CAE is Cleared for Takeoff

While the world threw cash at “revenge travel” post-pandemic, we steered clear of airline stocks. They’re capital-intensive, cyclical, and full of turbulence—not our cup of tea. (See our August 2, 2024, blog Air Canada Has Too Much Baggage)

That said, travel remains a dominant theme, but we’re playing it differently.

CAE is a Canadian company that sells flight simulators and provides civil and defense training. With a global pilot shortage looming—a full 264,000 airline pilots and 60,000 business jet pilots will be needed over the next decade—someone has to train them.

We bought shares for suitable clients at C$27.61 per share. Today, it’s trading just over C$35—a decent 27% gain. Old, fixed-price defense contracts were a drag, but CAE has been systematically clearing them out. Only five problem contracts remain. As they disappear, defense margins will climb, boosting profitability.

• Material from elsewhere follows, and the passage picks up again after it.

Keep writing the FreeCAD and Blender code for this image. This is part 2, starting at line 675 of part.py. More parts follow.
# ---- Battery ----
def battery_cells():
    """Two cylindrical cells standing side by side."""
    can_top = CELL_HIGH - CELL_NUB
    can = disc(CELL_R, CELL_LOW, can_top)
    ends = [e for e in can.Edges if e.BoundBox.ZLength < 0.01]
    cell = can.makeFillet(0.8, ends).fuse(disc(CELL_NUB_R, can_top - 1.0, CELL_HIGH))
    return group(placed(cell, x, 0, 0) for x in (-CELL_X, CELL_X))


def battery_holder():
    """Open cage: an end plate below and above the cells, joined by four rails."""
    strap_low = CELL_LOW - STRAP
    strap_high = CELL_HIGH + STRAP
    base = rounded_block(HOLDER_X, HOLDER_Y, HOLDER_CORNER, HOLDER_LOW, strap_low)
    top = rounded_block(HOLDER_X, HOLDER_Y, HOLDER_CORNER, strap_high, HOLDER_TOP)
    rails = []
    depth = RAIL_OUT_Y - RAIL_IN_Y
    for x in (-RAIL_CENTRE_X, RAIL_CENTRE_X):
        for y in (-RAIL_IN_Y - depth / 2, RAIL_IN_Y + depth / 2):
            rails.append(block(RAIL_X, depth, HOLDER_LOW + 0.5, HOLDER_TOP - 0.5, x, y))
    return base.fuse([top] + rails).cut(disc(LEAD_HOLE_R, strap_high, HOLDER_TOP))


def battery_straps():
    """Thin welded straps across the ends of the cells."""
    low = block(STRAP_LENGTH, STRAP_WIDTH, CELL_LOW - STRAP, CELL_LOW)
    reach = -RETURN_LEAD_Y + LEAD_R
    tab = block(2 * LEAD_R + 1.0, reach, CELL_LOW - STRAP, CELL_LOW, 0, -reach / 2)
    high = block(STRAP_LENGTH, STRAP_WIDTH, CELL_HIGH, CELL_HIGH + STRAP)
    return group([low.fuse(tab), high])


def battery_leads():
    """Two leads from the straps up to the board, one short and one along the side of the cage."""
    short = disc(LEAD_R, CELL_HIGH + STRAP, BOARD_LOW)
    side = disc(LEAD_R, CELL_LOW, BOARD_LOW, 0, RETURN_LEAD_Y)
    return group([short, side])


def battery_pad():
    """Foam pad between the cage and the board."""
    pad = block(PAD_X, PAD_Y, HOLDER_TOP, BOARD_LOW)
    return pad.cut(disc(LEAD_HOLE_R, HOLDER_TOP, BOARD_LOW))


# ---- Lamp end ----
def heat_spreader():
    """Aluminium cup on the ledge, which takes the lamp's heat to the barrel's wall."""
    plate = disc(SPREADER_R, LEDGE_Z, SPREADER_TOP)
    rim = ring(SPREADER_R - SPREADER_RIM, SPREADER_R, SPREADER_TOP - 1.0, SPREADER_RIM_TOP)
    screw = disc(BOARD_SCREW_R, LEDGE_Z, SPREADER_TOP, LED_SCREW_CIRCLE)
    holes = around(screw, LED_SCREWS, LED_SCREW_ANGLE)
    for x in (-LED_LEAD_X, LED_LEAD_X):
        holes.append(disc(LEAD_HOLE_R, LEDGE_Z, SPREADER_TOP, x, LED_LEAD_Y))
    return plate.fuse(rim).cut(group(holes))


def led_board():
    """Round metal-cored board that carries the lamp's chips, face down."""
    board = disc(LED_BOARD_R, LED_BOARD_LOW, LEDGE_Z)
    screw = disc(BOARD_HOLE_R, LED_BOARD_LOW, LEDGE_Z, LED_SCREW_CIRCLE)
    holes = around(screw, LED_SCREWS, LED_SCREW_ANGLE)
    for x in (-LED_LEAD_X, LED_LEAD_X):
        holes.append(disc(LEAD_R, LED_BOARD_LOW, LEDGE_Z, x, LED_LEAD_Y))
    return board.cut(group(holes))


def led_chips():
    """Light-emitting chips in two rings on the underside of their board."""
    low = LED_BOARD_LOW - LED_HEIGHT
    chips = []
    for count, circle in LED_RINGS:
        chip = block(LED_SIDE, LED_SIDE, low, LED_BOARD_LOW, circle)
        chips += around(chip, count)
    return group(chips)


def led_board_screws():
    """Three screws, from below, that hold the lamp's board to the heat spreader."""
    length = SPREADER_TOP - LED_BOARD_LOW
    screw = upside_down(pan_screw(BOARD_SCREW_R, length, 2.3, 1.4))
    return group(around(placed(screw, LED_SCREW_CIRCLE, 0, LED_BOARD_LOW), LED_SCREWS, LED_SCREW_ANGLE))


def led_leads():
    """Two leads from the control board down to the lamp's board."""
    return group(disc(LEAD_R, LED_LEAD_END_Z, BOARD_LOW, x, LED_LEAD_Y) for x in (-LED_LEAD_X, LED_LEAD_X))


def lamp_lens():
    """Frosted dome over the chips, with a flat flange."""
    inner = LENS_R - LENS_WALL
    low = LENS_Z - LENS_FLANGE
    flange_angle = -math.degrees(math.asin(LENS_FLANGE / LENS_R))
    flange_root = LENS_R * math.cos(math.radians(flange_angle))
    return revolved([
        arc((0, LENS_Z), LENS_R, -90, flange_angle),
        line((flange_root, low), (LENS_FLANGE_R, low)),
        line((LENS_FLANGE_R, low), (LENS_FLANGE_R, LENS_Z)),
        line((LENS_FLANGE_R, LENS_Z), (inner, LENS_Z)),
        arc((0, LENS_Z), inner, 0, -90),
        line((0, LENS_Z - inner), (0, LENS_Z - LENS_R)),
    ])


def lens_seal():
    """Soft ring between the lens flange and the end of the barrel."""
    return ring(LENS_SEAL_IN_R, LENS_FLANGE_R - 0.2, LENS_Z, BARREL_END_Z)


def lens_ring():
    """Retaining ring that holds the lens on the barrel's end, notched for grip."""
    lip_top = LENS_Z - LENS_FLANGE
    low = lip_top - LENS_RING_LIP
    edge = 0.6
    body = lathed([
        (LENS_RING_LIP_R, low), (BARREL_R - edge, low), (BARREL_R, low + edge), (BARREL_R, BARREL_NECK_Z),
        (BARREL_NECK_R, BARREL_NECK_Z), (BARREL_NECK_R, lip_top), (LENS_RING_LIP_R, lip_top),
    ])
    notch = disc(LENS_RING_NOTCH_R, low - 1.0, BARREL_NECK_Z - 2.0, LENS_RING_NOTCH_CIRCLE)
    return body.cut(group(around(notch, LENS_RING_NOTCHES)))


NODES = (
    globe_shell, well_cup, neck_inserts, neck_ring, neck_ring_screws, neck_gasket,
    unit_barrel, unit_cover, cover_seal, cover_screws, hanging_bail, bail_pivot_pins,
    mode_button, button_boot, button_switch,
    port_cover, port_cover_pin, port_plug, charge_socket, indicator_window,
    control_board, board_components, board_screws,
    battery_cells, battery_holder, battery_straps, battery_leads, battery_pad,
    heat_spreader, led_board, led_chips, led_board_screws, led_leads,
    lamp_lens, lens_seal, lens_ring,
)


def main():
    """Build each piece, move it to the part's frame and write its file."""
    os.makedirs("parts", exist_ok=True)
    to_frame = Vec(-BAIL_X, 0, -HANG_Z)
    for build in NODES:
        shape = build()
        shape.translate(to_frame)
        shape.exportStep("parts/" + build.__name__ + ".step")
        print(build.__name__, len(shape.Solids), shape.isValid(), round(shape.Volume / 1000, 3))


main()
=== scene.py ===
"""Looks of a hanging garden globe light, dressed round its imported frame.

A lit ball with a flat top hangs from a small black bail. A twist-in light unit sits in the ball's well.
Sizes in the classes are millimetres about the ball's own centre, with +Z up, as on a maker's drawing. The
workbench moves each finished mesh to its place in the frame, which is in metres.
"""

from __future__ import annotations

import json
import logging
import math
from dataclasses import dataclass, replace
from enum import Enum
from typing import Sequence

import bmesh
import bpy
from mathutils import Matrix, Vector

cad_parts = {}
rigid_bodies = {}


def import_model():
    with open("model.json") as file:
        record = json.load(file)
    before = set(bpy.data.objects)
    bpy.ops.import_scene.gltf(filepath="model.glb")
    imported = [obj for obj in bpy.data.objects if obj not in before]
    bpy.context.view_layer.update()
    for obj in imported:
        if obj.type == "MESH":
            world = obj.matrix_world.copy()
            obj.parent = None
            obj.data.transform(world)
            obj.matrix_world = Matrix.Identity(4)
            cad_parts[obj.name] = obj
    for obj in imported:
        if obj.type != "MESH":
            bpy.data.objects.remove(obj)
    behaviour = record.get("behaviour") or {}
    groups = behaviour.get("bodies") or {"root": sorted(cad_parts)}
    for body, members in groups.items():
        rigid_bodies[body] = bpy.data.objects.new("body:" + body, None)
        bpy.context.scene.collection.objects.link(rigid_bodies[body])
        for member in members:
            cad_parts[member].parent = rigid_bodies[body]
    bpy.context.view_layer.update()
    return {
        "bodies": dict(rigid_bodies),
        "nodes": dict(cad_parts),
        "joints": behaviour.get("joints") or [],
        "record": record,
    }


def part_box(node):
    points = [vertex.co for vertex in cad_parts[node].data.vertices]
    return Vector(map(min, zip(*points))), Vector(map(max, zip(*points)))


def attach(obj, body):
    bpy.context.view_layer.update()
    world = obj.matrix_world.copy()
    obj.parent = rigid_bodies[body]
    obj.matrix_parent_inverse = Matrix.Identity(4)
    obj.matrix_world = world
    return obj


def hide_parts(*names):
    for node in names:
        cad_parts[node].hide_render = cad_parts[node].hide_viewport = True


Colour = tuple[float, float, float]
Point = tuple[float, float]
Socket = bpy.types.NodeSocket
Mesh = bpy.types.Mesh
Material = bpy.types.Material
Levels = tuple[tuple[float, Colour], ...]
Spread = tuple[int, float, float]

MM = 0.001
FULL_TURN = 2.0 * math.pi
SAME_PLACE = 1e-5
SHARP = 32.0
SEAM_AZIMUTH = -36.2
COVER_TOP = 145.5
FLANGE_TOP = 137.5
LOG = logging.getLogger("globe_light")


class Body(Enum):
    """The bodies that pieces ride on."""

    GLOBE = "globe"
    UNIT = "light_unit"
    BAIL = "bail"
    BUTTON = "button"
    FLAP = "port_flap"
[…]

Investors have taken notice that the company’s turned a corner. When earnings came out on February 14, the stock soared 14%. This followed a 12% jump after November’s earnings. 

Meanwhile, activist investor Browning West now owns 4.3% of CAE. The company recently added four new directors, including Browning West co-founder Peter Lee.

Covid hit CAE hard—it even suspended its dividend in 2020. We’d love to see it reinstated. Historically, CAE pays out 30% of earnings, which could support a $0.40 per share dividend. Not massive, but dividends attract a different class of investor. (See our March 22, 2024, blog Is Alphabet’s Next Share Price Catalyst a Dividend?) For now, the company is prioritizing debt reduction.

CAE has set a three-year earnings growth target in the low- to mid-teens. With those bad defense contracts clearing, that goal looks highly achievable.

And tariffs? A non-issue. Two-thirds of CAE’s revenue comes from services (training), which are easy to shield. CEO Marc Parent even shrugged off concerns during last quarter’s conference call, noting that most simulator parts are sourced from the European Union or the U.S.

A global pilot shortage fuels demand, contract cleanup boosts margins, and an activist investor is shaking things up. We see strong tailwinds ahead and continue to buy CAE for new clients.